Under the new VB-G RAM G framework, the funding follows the model of a Centrally Sponsored Scheme (CSS). For general category states such as Kerala, the cost will now be shared in a 60:40 ratio, with the Centre contributing 60 per cent and the state government 40 per cent. For North Eastern and Himalayan states, the ratio is 90:10, while Union Territories with legislatures will also follow the 60:40 formula. The Centre will continue to bear the entire cost for Union Territories without legislatures.
Another major departure from MGNREGA is the introduction of a "normative allocation". Unlike the earlier demand-driven model, where the Centre met expenditure based on actual demand for work, the new law fixes a spending ceiling for each state in advance. If employment demand exceeds the Centre's sanctioned allocation, including when states provide up to the enhanced 125 days of employment, the additional expenditure will have to be borne entirely by the respective state government. States will also remain responsible for paying unemployment allowances and compensation for delays in wage payments.
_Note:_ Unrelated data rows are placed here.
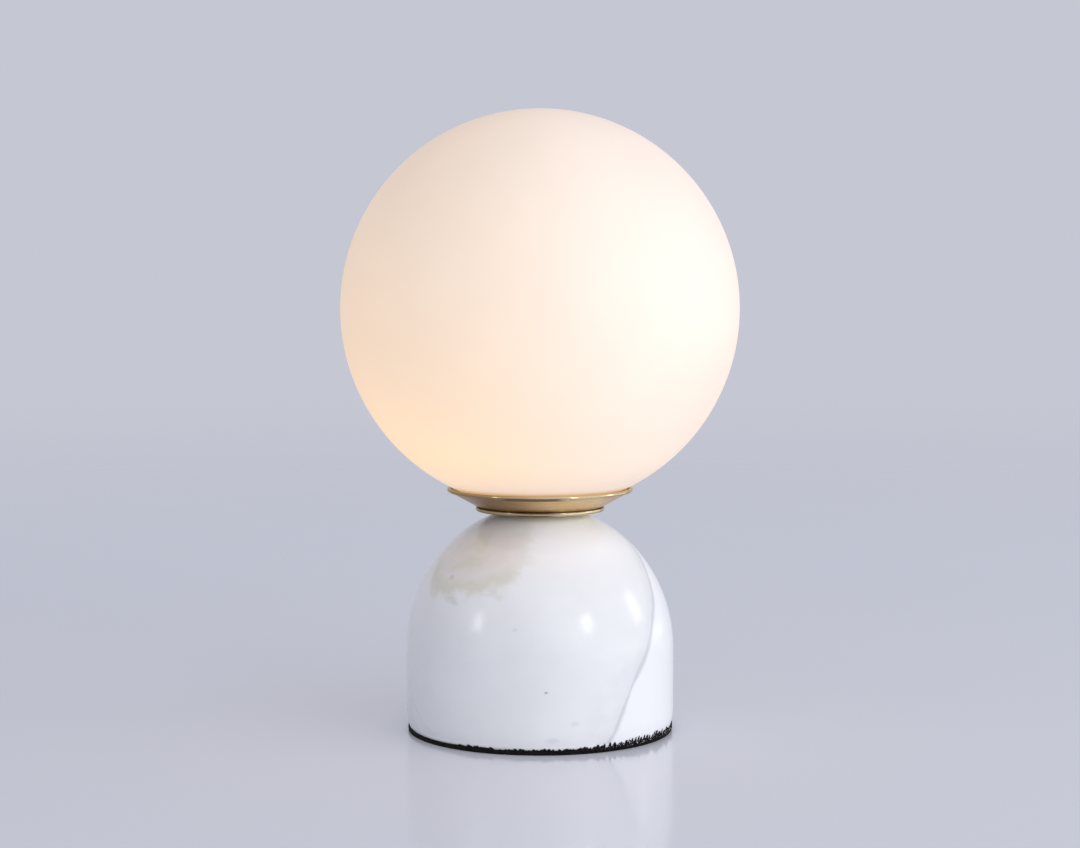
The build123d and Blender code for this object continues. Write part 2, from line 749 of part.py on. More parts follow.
# ---- Terminal screws: slotted grub screws, tips just short of the leads
with BuildPart() as terminal_screws:
    screw_start = block_bottom + barrel_screw_sink
    screw_tip = pole_height - lead_radius - thread_fit
    with BuildSketch(Plane.XY.offset(screw_start)):
        with Locations((0, block_middle)):
            with GridLocations(pole_pitch, barrel_length - 2 * barrel_screw_inset, 3, 2):
                Circle(barrel_screw_radius)
    extrude(amount=screw_tip - screw_start)
    with BuildSketch(Plane.XY.offset(screw_start)):
        with Locations((0, block_middle)):
            with GridLocations(pole_pitch, barrel_length - 2 * barrel_screw_inset, 3, 2):
                Rectangle(2 * barrel_screw_radius, screw_slot_width)
    extrude(amount=screw_slot_depth, mode=Mode.SUBTRACT)
terminal_screws.part.label = "terminal_screws"
export_step(terminal_screws.part, "parts/terminal_screws.step")


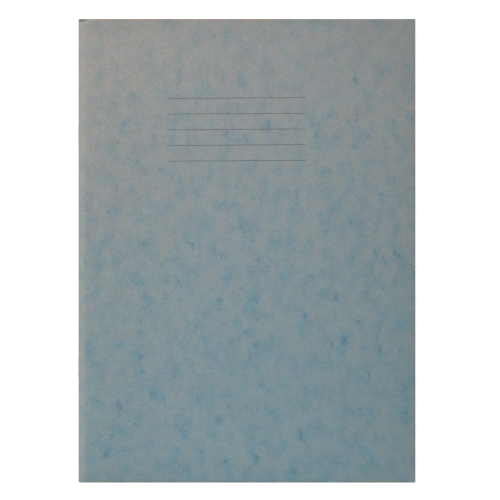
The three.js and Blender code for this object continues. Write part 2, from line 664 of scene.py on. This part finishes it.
    def dyed(self, graph: Graph, fade: Socket, mottling: dict[str, Socket]) -> Socket:
        """Works out the colour of the mottled board before it was used.

        Args:
            graph: The material's nodes.
            fade: How far the light has bleached a point.
            mottling: The mottling's outputs.

        Returns:
            The colour.
        """
        tone = graph.mix(fade, linear(self.deep_tone), linear(self.faded_tone))
        if self.faded:
            bleach = graph.span(graph.slanted(self.bleach_slope), self.bleach_reach)
            tone = graph.mix(bleach, tone, linear(self.bleached_tone))
        fresh, pale = (tint.factor(graph, mottling["Dye"]) for tint in (self.dye, self.faded_dye))
        tone = graph.filtered(tone, graph.mix(graph.times(fade, fade), fresh, pale))
        for tint, output in ((self.hue, "Hue"), (self.cast, "Cast"), (self.grain, "Grain")):
            tone = tint.over(graph, tone, mottling[output])
        specks = graph.times(mottling["Specks"], graph.span(fade, self.faded_specks))
        return self.specks.over(graph, tone, specks)

    def from_head(self, graph: Graph, x: float, drop: float) -> Socket:
        """Measures the way from a point on the cover's head, with each step down counted drop times."""
        start = (x, drop * self.high[1], self.high[2])
        return graph.distance(graph.moved((1.0, drop, 1.0)), start)


@dataclass(frozen=True)
class CutBoard(Finish):
    """The trimmed edge of the board, where its pressed layers show."""

    tone: Colour = (150, 160, 163)
    layer_tone: Colour = (112, 128, 137)
    layers: Blots = Blots(0.12 * MM, detail=2.0, stretch=(0.04, 0.04, 1.0), ramp=Ramp(0.35, 0.65))
    loose_fibres: Ramp = Ramp(0.35, 0.65, 0.4, 1.0)

    def dress(self, graph: Graph) -> Socket:
        """Lays thin layers along the edge, with fibres pulled loose by the knife.

        Args:
            graph: The material's nodes.

        Returns:
            The shader of the surface.
        """
        layers = graph.noise(self.layers)
        fibres = Fibres.put(graph)["Mat"]
        share = graph.times(layers, graph.span(fibres, self.loose_fibres))
        tone = graph.mix(share, linear(self.tone), linear(self.layer_tone))
        relief = graph.bump(graph.plus(fibres, layers), strength=0.5, distance=0.05 * MM)
        return graph.surface(tone, roughness=0.85, Normal=relief)


@dataclass(frozen=True)
class SheetFinish(Finish):
    """A finish that stays with the paper where a sheet bends."""

    def position(self, graph: Graph) -> Socket:
        """Returns where the point lies in the closed notebook."""
        return graph.add("ShaderNodeAttribute", attribute_name=AT_REST).outputs["Vector"]


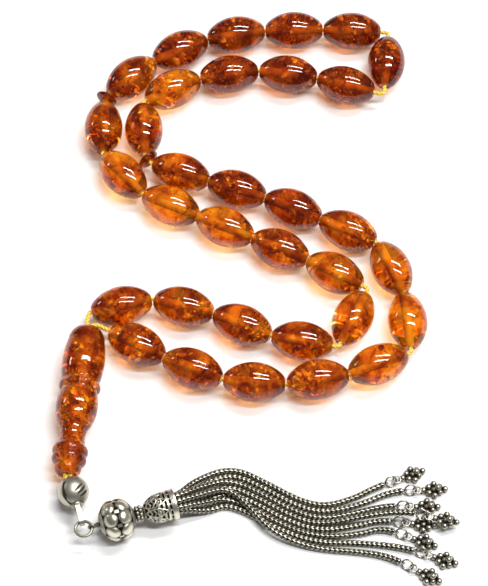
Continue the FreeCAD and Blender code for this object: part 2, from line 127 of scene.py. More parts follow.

Why has the new law attracted criticism?
Opposition parties and activists have raised concerns that the new framework could affect the demand-driven nature of the employment guarantee programme, reduce the role of states and gram panchayats, and face funding constraints. The Centre has rejected these concerns, saying the law will strengthen rural livelihoods, improve asset creation and make the programme more effective.
When will it be officially launched?
Although the Act came into force on July 1, its national launch will be held on July 2 at Mukkavaripalli village in Andhra Pradesh's Tirupati district. The event will include the distribution of Gramin Rozgar Guarantee Cards and awareness material.